3D code data:
★ ★ ★ ★ ★

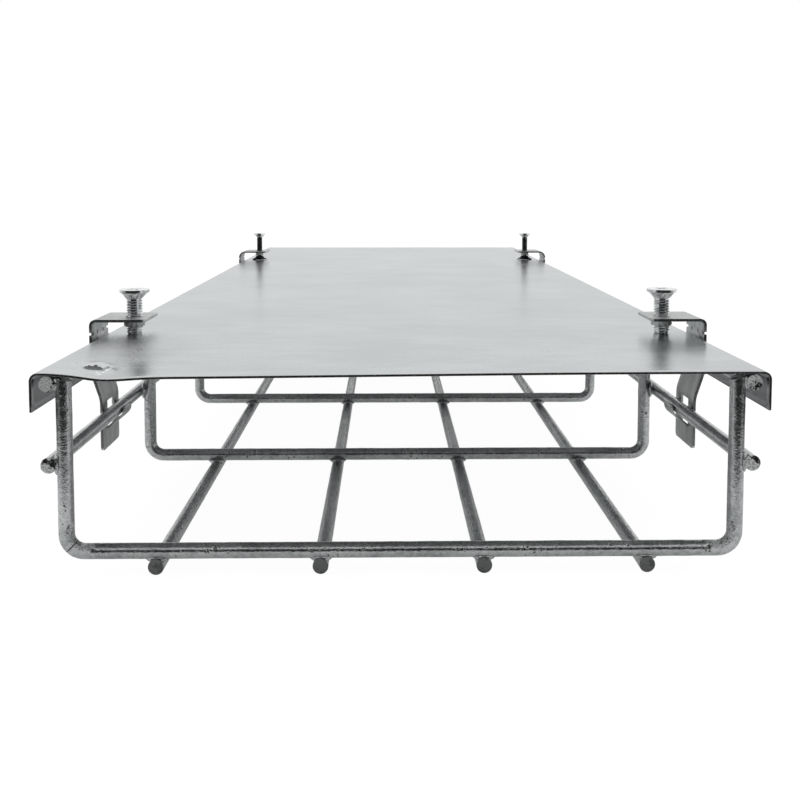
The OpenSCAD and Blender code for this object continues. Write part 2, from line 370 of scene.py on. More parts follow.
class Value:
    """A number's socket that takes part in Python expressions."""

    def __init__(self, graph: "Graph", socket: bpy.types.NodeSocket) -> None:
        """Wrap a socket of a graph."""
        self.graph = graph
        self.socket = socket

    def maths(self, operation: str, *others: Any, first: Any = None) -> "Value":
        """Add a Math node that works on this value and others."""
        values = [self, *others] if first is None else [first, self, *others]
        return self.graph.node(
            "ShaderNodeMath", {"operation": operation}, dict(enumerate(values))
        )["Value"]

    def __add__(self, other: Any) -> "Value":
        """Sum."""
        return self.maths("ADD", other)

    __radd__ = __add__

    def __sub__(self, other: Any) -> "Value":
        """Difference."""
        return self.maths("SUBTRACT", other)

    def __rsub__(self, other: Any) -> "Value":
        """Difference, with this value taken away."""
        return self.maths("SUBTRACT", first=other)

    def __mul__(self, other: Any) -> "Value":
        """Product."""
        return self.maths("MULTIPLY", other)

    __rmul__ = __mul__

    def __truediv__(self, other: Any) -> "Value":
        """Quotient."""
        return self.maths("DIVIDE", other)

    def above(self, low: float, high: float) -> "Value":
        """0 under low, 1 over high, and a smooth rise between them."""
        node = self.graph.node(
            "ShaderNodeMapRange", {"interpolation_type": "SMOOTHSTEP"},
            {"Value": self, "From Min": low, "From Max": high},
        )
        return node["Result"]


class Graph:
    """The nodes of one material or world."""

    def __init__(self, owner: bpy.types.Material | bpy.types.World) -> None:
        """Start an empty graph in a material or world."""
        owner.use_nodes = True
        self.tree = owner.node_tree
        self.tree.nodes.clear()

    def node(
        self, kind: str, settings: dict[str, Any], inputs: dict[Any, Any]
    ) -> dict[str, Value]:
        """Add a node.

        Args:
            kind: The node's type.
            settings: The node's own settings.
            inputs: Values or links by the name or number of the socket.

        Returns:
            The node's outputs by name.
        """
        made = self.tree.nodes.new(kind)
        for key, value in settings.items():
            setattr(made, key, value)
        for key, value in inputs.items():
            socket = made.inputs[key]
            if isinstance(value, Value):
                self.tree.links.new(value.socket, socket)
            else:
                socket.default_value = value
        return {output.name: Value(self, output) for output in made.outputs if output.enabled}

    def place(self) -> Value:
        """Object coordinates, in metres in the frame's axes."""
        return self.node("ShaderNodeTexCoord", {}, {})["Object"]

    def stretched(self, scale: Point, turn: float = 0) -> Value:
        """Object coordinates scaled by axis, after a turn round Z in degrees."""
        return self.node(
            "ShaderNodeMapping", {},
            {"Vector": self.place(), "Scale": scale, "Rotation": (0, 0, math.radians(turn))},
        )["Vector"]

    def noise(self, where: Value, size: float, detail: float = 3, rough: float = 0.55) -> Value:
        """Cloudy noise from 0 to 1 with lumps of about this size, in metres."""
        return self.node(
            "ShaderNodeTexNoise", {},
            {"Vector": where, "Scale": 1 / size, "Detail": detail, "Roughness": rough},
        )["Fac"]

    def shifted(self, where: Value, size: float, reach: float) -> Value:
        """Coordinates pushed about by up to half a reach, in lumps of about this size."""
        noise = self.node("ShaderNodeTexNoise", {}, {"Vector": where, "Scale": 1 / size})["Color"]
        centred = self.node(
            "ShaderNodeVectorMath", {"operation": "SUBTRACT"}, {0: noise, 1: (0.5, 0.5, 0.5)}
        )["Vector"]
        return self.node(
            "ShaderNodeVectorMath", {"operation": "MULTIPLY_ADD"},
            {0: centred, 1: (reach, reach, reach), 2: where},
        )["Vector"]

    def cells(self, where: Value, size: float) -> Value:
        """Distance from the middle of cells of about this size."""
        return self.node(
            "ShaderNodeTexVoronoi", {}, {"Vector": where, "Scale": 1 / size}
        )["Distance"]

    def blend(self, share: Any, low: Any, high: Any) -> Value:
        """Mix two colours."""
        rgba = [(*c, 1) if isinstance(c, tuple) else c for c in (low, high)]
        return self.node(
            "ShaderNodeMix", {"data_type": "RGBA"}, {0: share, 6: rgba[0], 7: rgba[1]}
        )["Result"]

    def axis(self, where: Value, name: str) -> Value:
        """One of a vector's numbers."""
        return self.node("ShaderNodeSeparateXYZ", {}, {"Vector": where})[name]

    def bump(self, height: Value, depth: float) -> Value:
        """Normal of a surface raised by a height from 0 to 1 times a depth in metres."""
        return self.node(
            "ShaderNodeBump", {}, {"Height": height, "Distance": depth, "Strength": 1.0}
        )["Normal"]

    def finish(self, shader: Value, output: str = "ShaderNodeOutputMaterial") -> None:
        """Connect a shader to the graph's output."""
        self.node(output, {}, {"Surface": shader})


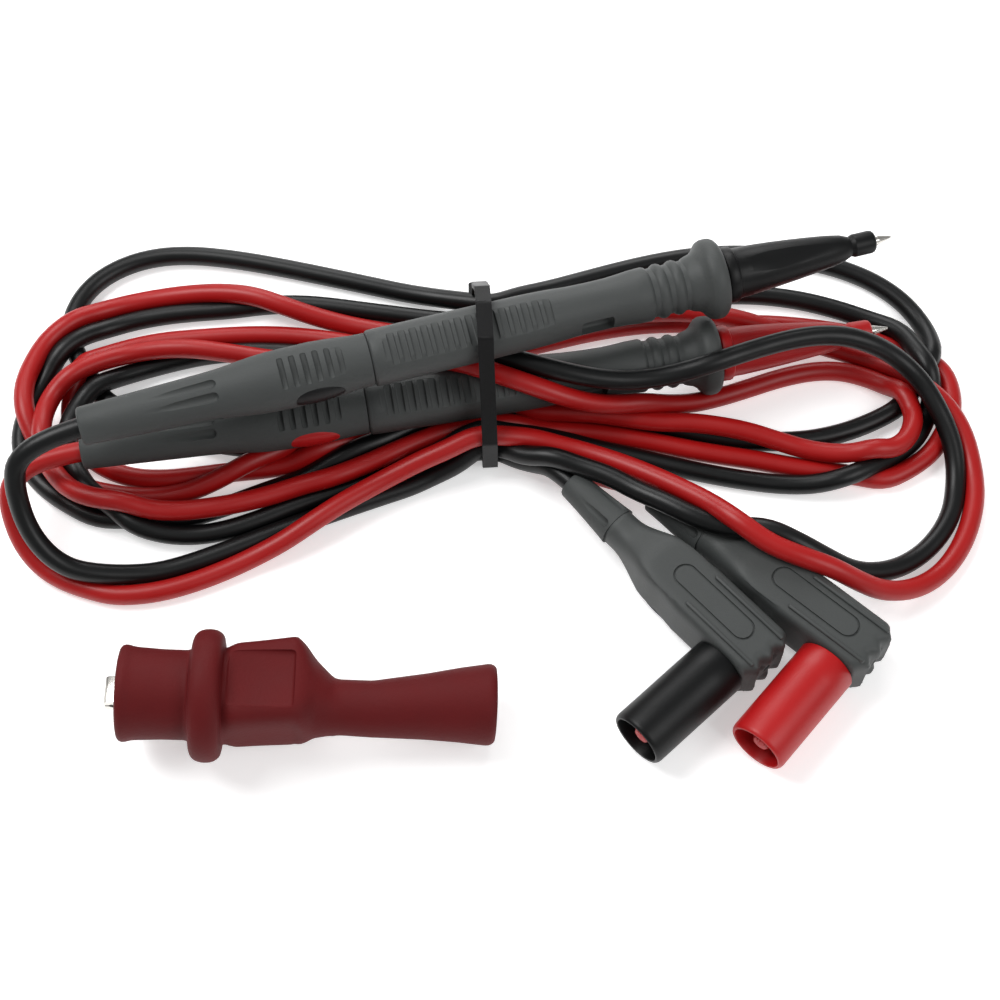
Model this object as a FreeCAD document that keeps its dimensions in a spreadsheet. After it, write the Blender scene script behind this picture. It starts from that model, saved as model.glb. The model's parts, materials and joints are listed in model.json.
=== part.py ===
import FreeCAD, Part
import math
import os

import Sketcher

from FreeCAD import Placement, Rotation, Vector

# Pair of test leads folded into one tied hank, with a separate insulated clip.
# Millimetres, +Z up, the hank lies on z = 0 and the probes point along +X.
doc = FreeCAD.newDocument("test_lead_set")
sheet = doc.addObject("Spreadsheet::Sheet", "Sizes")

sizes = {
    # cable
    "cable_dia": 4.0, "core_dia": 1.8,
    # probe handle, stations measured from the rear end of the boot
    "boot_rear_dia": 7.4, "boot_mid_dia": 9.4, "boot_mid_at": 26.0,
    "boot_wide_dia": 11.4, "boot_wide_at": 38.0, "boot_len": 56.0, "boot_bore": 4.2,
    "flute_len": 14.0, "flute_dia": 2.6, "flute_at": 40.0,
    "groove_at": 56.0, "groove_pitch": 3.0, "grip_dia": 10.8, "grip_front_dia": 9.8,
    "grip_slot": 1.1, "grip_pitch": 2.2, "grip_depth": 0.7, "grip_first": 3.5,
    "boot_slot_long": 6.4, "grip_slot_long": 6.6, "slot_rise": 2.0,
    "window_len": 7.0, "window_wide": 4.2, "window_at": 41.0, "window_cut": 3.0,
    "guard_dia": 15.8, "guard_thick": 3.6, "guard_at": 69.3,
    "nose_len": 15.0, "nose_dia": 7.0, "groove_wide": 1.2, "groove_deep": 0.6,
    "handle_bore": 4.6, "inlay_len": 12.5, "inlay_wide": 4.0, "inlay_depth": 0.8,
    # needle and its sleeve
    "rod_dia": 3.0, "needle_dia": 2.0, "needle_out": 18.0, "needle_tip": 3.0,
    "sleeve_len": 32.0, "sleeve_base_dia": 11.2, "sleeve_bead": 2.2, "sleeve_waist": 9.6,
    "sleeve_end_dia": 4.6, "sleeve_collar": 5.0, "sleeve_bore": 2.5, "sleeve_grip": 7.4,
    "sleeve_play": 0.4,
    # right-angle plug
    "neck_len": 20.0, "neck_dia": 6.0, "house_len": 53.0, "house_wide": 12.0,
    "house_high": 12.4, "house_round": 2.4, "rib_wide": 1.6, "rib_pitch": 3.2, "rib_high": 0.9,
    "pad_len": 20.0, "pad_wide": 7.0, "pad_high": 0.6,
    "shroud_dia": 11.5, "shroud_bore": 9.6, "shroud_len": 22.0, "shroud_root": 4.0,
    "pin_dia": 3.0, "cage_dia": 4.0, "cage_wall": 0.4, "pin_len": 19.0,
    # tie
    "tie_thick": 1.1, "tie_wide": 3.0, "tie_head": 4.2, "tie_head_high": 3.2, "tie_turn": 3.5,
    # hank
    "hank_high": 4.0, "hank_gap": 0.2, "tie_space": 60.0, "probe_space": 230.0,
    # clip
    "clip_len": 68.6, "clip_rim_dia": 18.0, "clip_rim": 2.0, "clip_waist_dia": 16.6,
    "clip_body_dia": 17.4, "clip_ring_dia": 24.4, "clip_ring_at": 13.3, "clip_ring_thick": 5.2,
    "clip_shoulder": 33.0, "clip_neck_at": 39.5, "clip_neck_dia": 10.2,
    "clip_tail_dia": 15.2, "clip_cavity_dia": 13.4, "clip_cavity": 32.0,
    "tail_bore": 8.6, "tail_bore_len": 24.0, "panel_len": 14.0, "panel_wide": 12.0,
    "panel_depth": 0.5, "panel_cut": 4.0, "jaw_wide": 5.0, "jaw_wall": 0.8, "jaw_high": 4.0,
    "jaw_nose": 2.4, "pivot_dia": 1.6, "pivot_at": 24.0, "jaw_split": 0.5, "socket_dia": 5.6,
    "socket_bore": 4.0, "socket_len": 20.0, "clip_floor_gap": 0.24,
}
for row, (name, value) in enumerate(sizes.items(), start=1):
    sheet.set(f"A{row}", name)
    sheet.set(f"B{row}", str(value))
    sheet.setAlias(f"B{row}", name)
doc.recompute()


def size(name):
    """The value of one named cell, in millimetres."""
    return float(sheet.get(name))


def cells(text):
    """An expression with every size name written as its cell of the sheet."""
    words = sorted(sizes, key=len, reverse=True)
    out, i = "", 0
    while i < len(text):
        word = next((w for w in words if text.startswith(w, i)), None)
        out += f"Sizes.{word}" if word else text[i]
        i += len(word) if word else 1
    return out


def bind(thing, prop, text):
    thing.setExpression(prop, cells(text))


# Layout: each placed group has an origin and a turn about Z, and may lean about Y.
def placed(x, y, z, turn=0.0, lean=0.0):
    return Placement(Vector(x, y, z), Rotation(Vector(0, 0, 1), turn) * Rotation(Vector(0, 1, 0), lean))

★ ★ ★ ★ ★

● TASK TO COMPLETE
Starting at the first line of the material above, reproduce each line exactly up to and including the line with "self.socket = socket".

● ANSWER FOR THIS EXERCISE
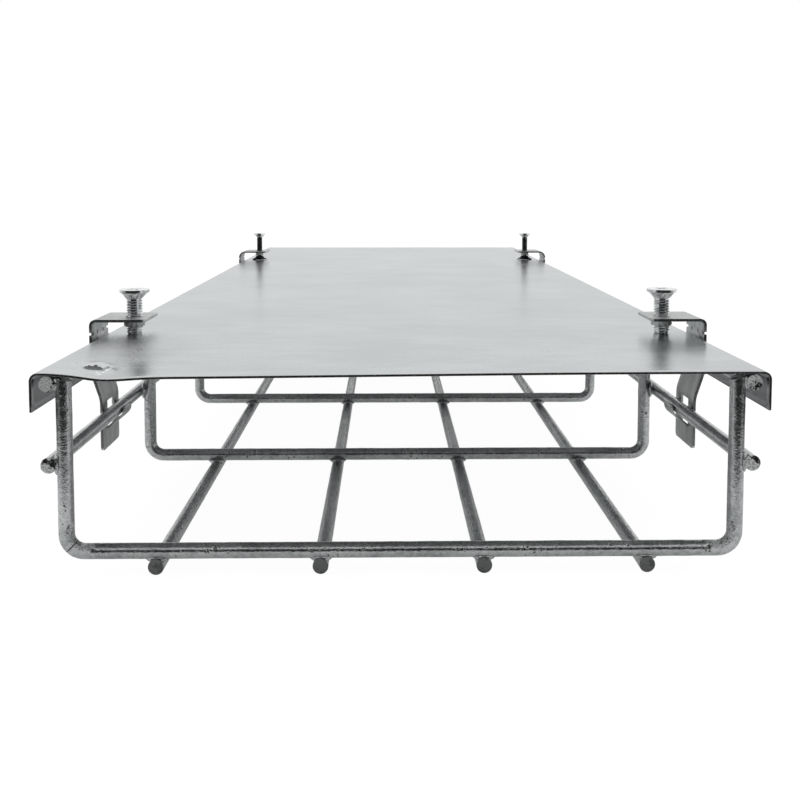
The OpenSCAD and Blender code for this object continues. Write part 2, from line 370 of scene.py on. More parts follow.
class Value:
    """A number's socket that takes part in Python expressions."""

    def __init__(self, graph: "Graph", socket: bpy.types.NodeSocket) -> None:
        """Wrap a socket of a graph."""
        self.graph = graph
        self.socket = socket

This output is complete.